Malheureusement, et comme en 2005, l’exécution musicale demeure en deçà de cette maestria scénique. Parce que ni Don Alfonso ni Despina ne sont à la hauteur du jeu qu’ils sont censés mener. Lui – Peter Savidge –, en voix de vétéran mais sans cette prestance désabusée et cependant ludique de Don Giovanni sur le retour que lui prêtent habituellement les barytons usés, comme d’emblée las d’être en scène, indifférent aux mots autant qu’aux notes, en somme transparent. Elle – Hendrickje Van Kerckhove –, d’une fraîcheur en tête d’épingle, sans relief dans ses travestissements bien qu’agile en scène.
De l’allure, ces demoiselles de Ferrare en ont, de la grâce même et des couleurs. La Dorabella de Stephanie Houtzeel surtout, impersonnelle de timbre sans doute, mais de manières vocales et musicales assumées et enjouées, portées avec suffisamment d’ampleur pour ne pas tomber dans la caricature d’un caractère qui, ailleurs et souvent, n’a pu y échapper.
Évidente Donna Anna avec l’ensemble Opera Fuoco en janvier 2008, Jacquelyn Wagner déçoit en revanche en Fiordiligi, sur les écarts de laquelle son frémissement se dilate, son aigu se durcit, sa dynamique s’assèche, sa ligne se rompt et son intonation fluctue. Le grain, le rayonnement du registre supérieur n’en sont pas moins d’une vraie mozartienne.

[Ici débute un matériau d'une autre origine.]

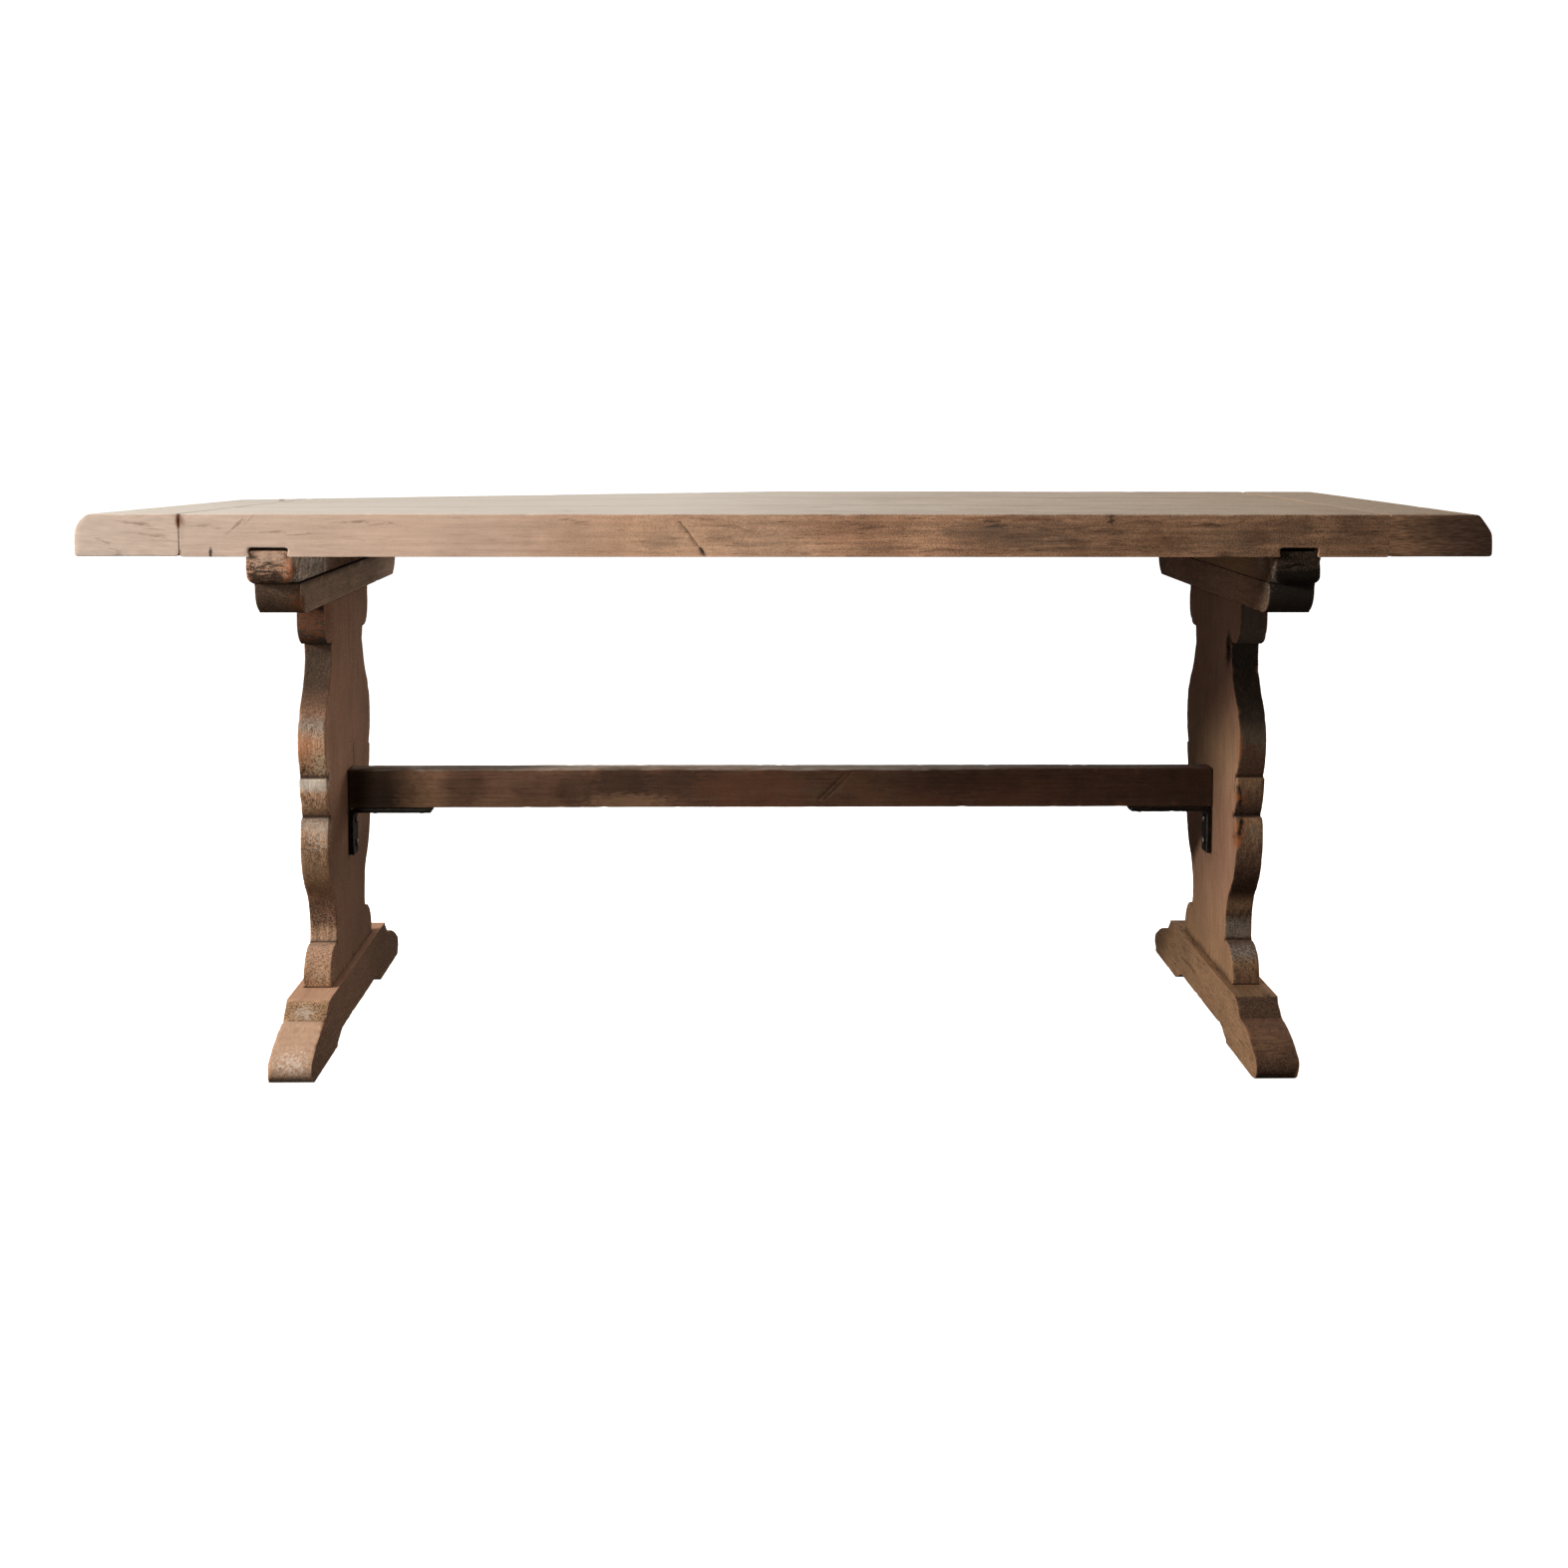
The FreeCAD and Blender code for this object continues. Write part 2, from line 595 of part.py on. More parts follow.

Par la clarté, la fluidité, le legato, l’élégance du cantabile, le Ferrando de Sébastien Droy ressuscite un certain âge d’or de l’émotion née de la seule beauté du chant, nourrissant par là même un contraste explosif avec le Guglielmo tout en énergie, accents et soubresauts d’émission de Johannes Weisser, qui présente ici la face bouffe du Don Giovanni déroutant de jeunesse et d’indétermination voulu par René Jacobs.
Les individualités ne sauraient toutefois résumer la distribution de Così, qui d’abord se doit de former un ensemble. Et le principal défaut de celui réuni sur la scène de l’Opéra du Rhin est que personne ne semble aller dans la même direction musicale.
C’est qu’à force de soigner les détails, raffiner les textures d’un Orchestre symphonique de Mulhouse souvent transfiguré, parfois défiguré, de sonder une rhétorique qui ne va paradoxalement pas au-delà de la musique pure, Ottavio Dantone oublie l’essentiel : la structure, la continuité du discours, la progression dramatique – le continuo n’aide pas il est vrai les récitatifs à faire le lien –, et surtout la cohésion entre la fosse et le plateau.
Conclusion inchangée par rapport à la création : un Così à voir assurément, plus qu’à entendre.